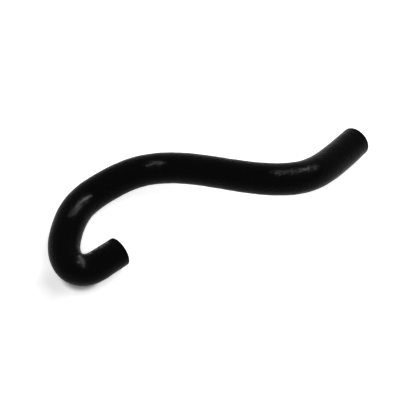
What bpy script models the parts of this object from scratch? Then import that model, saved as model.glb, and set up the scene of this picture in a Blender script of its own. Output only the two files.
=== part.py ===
"""Breather hose: one moulded rubber tube with a tight hook at one end, a long swept arm and square-cut ends.

The tube lies on its underside as it comes to rest: the hook and the bend beside it lie on the surface, the arm
arches clear of it and the far end touches down again. +X is the way the hook's short leg faces, +Z is up, and the
origin is the middle of the underside of the hose's box.
"""

import bmesh
import bpy
import numpy as np
from mathutils import Vector

MM = 0.001

# Driving sizes, in millimetres
BORE = 16.0            # the same all the way through, for a 16 mm (5/8 inch) spigot
WALL = 4.0             # rubber thickness of the straight tube
RIM_ROUND = 0.7        # rounding of the edges of both cut ends
RIM_STEPS = 2          # facets across that rounding

# Tessellation
SECTION_STEP = 7.0     # distance between two sections of a straight stretch
SECTION_TURN = 11.0    # turn between two sections of a tight bend, in degrees
SECTION_SIDES = 24     # sides of one section
READINGS = 2000        # fine readings of the route, from which the sections are spaced

# The moulded route, hook first. Each row gives a point's place along X and Y, how far the tube's middle is raised
# above where it would be if the tube lay on the surface there, and how full the outside is, as a share of the
# straight tube: a bend comes out of the mould a little fuller, the hook's end a little slimmer.
ROUTE = (
    (-79.0, -2.0, 1.0, 0.96),
    (-94.5, -2.0, 2.5, 0.97),
    (-107.5, 1.0, 1.5, 0.99),
    (-113.0, 8.0, 0.5, 1.01),
    (-111.5, 22.5, 0.0, 1.01),
    (-100.0, 36.0, 0.0, 1.02),
    (-79.0, 48.0, 0.0, 1.03),
    (-54.0, 49.0, 1.0, 1.02),
    (-28.5, 41.5, 5.5, 1.00),
    (-6.5, 24.0, 11.0, 0.99),
    (14.0, -2.5, 16.0, 0.99),
    (34.0, -29.0, 19.0, 1.01),
    (62.0, -48.0, 16.0, 1.03),
    (91.5, -48.0, 7.5, 1.02),
    (122.0, -42.5, -0.3, 1.00),
)

# Finish: plain black moulded rubber with a soft sheen
RUBBER_COLOUR = (0.012, 0.012, 0.013, 1.0)
RUBBER_ROUGHNESS = 0.45

OUTER_RADIUS = BORE / 2 + WALL


def clear_scene():
    for obj in list(bpy.data.objects):
        bpy.data.objects.remove(obj, do_unlink=True)


def named_collection(name):
    collection = bpy.data.collections.new(name)
    bpy.context.scene.collection.children.link(collection)
    return collection


def rubber_material():
    material = bpy.data.materials.new("black_rubber")
    material.use_nodes = True
    shader = material.node_tree.nodes["Principled BSDF"]
    shader.inputs["Base Color"].default_value = RUBBER_COLOUR
    shader.inputs["Roughness"].default_value = RUBBER_ROUGHNESS
    shader.inputs["Metallic"].default_value = 0.0
    return material


def natural_spline(stations, values, where):
    """The smooth curve of least bending through values at stations, read at the places in where."""
    gaps = np.diff(stations)
    slopes = np.diff(values, axis=0) / gaps[:, None]
    system = np.eye(len(stations))
    pull = np.zeros_like(values)
    for i in range(1, len(stations) - 1):
        system[i, i - 1:i + 2] = gaps[i - 1], 2 * (gaps[i - 1] + gaps[i]), gaps[i]
        pull[i] = 6 * (slopes[i] - slopes[i - 1])
    bending = np.linalg.solve(system, pull)
    span = np.clip(np.searchsorted(stations, where) - 1, 0, len(gaps) - 1)
    width = gaps[span][:, None]
    before = (stations[span + 1] - where)[:, None] / width
    after = 1 - before
    straight = before * values[span] + after * values[span + 1]
    bow = (before**3 - before) * bending[span] + (after**3 - after) * bending[span + 1]
    return straight + bow * width**2 / 6


def read_route():
    """Fine readings of the tube's middle line, in metres, and of its outer radius."""
    rows = np.array(ROUTE)
    stations = np.concatenate([[0.0], np.cumsum(np.linalg.norm(np.diff(rows[:, :3], axis=0), axis=1))])
    smooth = natural_spline(stations, rows, np.linspace(0.0, stations[-1], READINGS))
    radius = OUTER_RADIUS * smooth[:, 3]
    middle = smooth[:, :3].copy()
    middle[:, 2] += radius
    return middle * MM, radius * MM


def space_sections(middle):
    """Places of the sections: close together where the tube turns, further apart where it runs straight."""
    steps = np.diff(middle, axis=0)
    lengths = np.linalg.norm(steps, axis=1)
    ways = steps / lengths[:, None]
    turns = np.degrees(np.arccos(np.clip((ways[:-1] * ways[1:]).sum(axis=1), -1.0, 1.0)))
    share = lengths / (SECTION_STEP * MM)
    share[1:] += turns / SECTION_TURN
    travelled = np.concatenate([[0.0], np.cumsum(share)])
    count = int(np.ceil(travelled[-1])) + 1
    return np.interp(np.linspace(0.0, travelled[-1], count), travelled, np.arange(len(middle)))


def skin(points, radii):
    """An open skin swept along the points by a round-bevelled curve, as a mesh."""
    curve = bpy.data.curves.new("skin_route", "CURVE")
    curve.dimensions = "3D"
    curve.bevel_depth = radii.max()
    curve.bevel_resolution = SECTION_SIDES // 2 - 2
    curve.render_resolution_u = 0
    curve.use_fill_caps = False
    spline = curve.splines.new("POLY")
    spline.points.add(len(points) - 1)
    for point, place, radius in zip(spline.points, points, radii):
        point.co = (*place, 1.0)
        point.radius = radius / curve.bevel_depth

    guide = bpy.data.objects.new("skin_route", curve)
    bpy.context.scene.collection.objects.link(guide)
    depsgraph = bpy.context.evaluated_depsgraph_get()
    mesh = bpy.data.meshes.new_from_object(guide.evaluated_get(depsgraph))
    bpy.data.objects.remove(guide, do_unlink=True)
    return mesh


def tube_mesh(name):
    """The tube: an outer skin of the route's own fullness and an even bore, joined by the two cut faces."""
    middle, radius = read_route()
    places = space_sections(middle)
    readings = np.arange(len(middle))
    points = np.stack([np.interp(places, readings, middle[:, axis]) for axis in range(3)], axis=1)
    outside = skin(points, np.interp(places, readings, radius))
    inside = skin(points, np.full(len(points), BORE / 2 * MM))

    tube = bmesh.new()
    tube.from_mesh(inside)
    bmesh.ops.reverse_faces(tube, faces=tube.faces[:])
    tube.from_mesh(outside)
    open_edges = [edge for edge in tube.edges if edge.is_boundary]
    for end in (points[0], points[-1]):
        rims = [edge for edge in open_edges if (edge.verts[0].co - Vector(end)).length < 2 * OUTER_RADIUS * MM]
        bmesh.ops.bridge_loops(tube, edges=rims)
    mesh = bpy.data.meshes.new(name)
    tube.to_mesh(mesh)
    tube.free()
    return mesh


def box_of(obj):
    """Lowest and highest corner of the finished object, modifiers included."""
    evaluated = obj.evaluated_get(bpy.context.evaluated_depsgraph_get())
    mesh = evaluated.to_mesh()
    corners = np.empty(len(mesh.vertices) * 3)
    mesh.vertices.foreach_get("co", corners)
    evaluated.to_mesh_clear()
    corners = corners.reshape(-1, 3)
    return corners.min(axis=0), corners.max(axis=0)


def make_hose(collection, material):
    hose = bpy.data.objects.new("breather_hose", tube_mesh("breather_hose"))
    collection.objects.link(hose)
    hose.data.materials.append(material)

    rims = hose.modifiers.new("rims", "BEVEL")
    rims.width = RIM_ROUND * MM
    rims.segments = RIM_STEPS
    rims.limit_method = "ANGLE"
    rims.angle_limit = np.radians(60.0)
    hose.data.shade_smooth()
    hose.data.set_sharp_from_angle(angle=rims.angle_limit)

    low, high = box_of(hose)
    hose.location = (-(low[0] + high[0]) / 2, -(low[1] + high[1]) / 2, -low[2])
    return hose


clear_scene()
make_hose(named_collection("Breather hose"), rubber_material())
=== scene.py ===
"""Looks of the breather hose: one moulded black rubber tube on a white floor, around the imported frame.

The hose is one closed surface worked out with numpy. Its half-section (outer skin, rounded rims, two cut
faces and the bore) is carried round the tube's middle line, which is the smooth curve through the route's
points.
"""

import bpy
import numpy as np
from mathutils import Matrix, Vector


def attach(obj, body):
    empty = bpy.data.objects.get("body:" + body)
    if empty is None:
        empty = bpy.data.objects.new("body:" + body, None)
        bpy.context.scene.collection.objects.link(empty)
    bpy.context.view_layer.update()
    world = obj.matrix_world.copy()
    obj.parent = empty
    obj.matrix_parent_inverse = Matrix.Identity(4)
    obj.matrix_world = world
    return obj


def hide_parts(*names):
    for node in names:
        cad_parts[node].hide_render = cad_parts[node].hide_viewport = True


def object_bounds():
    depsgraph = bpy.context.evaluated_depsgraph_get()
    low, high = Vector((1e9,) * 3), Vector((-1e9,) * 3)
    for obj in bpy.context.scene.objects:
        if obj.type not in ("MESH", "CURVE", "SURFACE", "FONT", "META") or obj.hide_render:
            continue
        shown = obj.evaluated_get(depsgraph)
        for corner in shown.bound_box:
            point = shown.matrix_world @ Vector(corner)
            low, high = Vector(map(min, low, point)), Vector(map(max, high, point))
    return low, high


MM = 0.001               # in metres
MICROWATT = 1e-6         # in watts

# The tube, in millimetres
BORE = 16.0
WALL = 4.0
RIM_ROUND = 0.7          # rounding of the edges of both cut ends
OUTER_RADIUS = BORE / 2 + WALL

# The moulded route, hook first. A row is a place along X and Y and the rise above lying on the surface, in
# millimetres, and the fullness of the outside, as a share of the straight tube.
ROUTE = (
    (-79.0, -2.0, 1.0, 0.96),
    (-94.5, -2.0, 2.5, 0.97),
    (-107.5, 1.0, 1.5, 0.99),
    (-113.0, 8.0, 0.5, 1.01),
    (-111.5, 22.5, 0.0, 1.01),
    (-100.0, 36.0, 0.0, 1.02),
    (-79.0, 48.0, 0.0, 1.03),
    (-54.0, 49.0, 1.0, 1.02),
    (-28.5, 41.5, 5.5, 1.00),
    (-6.5, 24.0, 11.0, 0.99),
    (14.0, -2.5, 16.0, 0.99),
    (34.0, -29.0, 19.0, 1.01),
    (62.0, -48.0, 16.0, 1.03),
    (91.5, -48.0, 7.5, 1.02),
    (122.0, -42.5, -0.3, 1.00),
)

# Fineness of the surface
READINGS = 4000          # fine readings of the route
SKIN_STEP = 1.3          # distance between two rings of the outer skin, in millimetres
BORE_STEP = 3.0          # the same inside the bore
RIM_STEPS = 7            # rings across one rounded rim
CUT_STEPS = 8            # rings across one cut face
SIDES = 112              # points round one ring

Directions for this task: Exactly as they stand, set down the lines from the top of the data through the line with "and square-cut ends.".

Completed task:
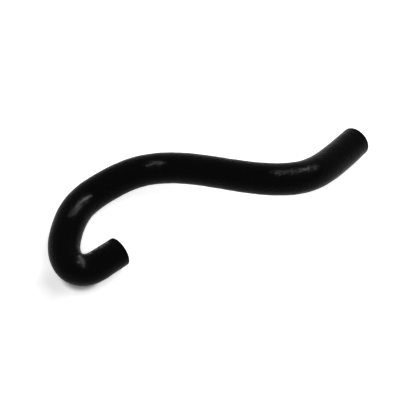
What bpy script models the parts of this object from scratch? Then import that model, saved as model.glb, and set up the scene of this picture in a Blender script of its own. Output only the two files.
=== part.py ===
"""Breather hose: one moulded rubber tube with a tight hook at one end, a long swept arm and square-cut ends.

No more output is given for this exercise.